Aim of the exercise >>
Write out the material below again, unchanged.

Start of Collected material

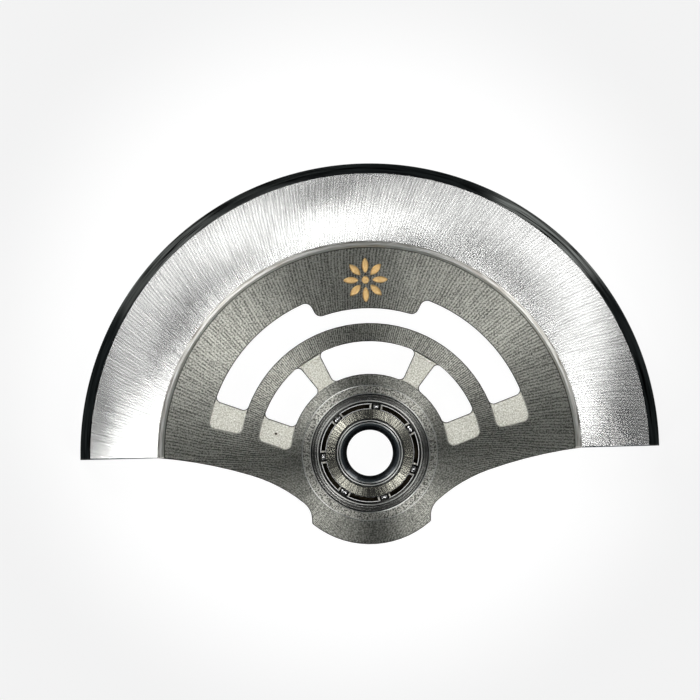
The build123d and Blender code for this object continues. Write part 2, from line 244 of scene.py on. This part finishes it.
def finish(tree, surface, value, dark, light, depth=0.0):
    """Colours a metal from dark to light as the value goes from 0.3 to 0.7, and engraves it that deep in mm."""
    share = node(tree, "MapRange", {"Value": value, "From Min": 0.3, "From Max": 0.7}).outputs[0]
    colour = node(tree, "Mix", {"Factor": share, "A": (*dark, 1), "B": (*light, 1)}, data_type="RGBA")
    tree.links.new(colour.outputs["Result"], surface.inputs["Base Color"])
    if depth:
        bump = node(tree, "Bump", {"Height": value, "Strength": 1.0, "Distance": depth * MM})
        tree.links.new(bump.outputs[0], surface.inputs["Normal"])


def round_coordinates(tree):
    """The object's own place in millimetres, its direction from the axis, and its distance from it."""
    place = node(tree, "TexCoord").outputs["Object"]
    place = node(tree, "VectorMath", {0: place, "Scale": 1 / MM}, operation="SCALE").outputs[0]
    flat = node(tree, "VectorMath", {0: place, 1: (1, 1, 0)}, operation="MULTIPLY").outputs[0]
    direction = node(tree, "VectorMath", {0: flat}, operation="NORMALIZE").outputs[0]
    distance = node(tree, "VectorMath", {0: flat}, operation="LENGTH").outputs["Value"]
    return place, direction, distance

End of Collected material

Result for this task >>
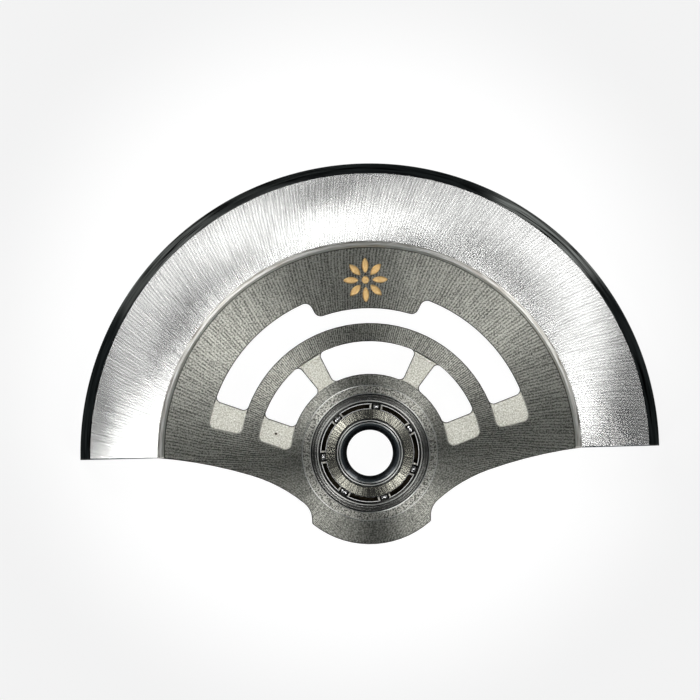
The build123d and Blender code for this object continues. Write part 2, from line 244 of scene.py on. This part finishes it.
def finish(tree, surface, value, dark, light, depth=0.0):
    """Colours a metal from dark to light as the value goes from 0.3 to 0.7, and engraves it that deep in mm."""
    share = node(tree, "MapRange", {"Value": value, "From Min": 0.3, "From Max": 0.7}).outputs[0]
    colour = node(tree, "Mix", {"Factor": share, "A": (*dark, 1), "B": (*light, 1)}, data_type="RGBA")
    tree.links.new(colour.outputs["Result"], surface.inputs["Base Color"])
    if depth:
        bump = node(tree, "Bump", {"Height": value, "Strength": 1.0, "Distance": depth * MM})
        tree.links.new(bump.outputs[0], surface.inputs["Normal"])


def round_coordinates(tree):
    """The object's own place in millimetres, its direction from the axis, and its distance from it."""
    place = node(tree, "TexCoord").outputs["Object"]
    place = node(tree, "VectorMath", {0: place, "Scale": 1 / MM}, operation="SCALE").outputs[0]
    flat = node(tree, "VectorMath", {0: place, 1: (1, 1, 0)}, operation="MULTIPLY").outputs[0]
    direction = node(tree, "VectorMath", {0: flat}, operation="NORMALIZE").outputs[0]
    distance = node(tree, "VectorMath", {0: flat}, operation="LENGTH").outputs["Value"]
    return place, direction, distance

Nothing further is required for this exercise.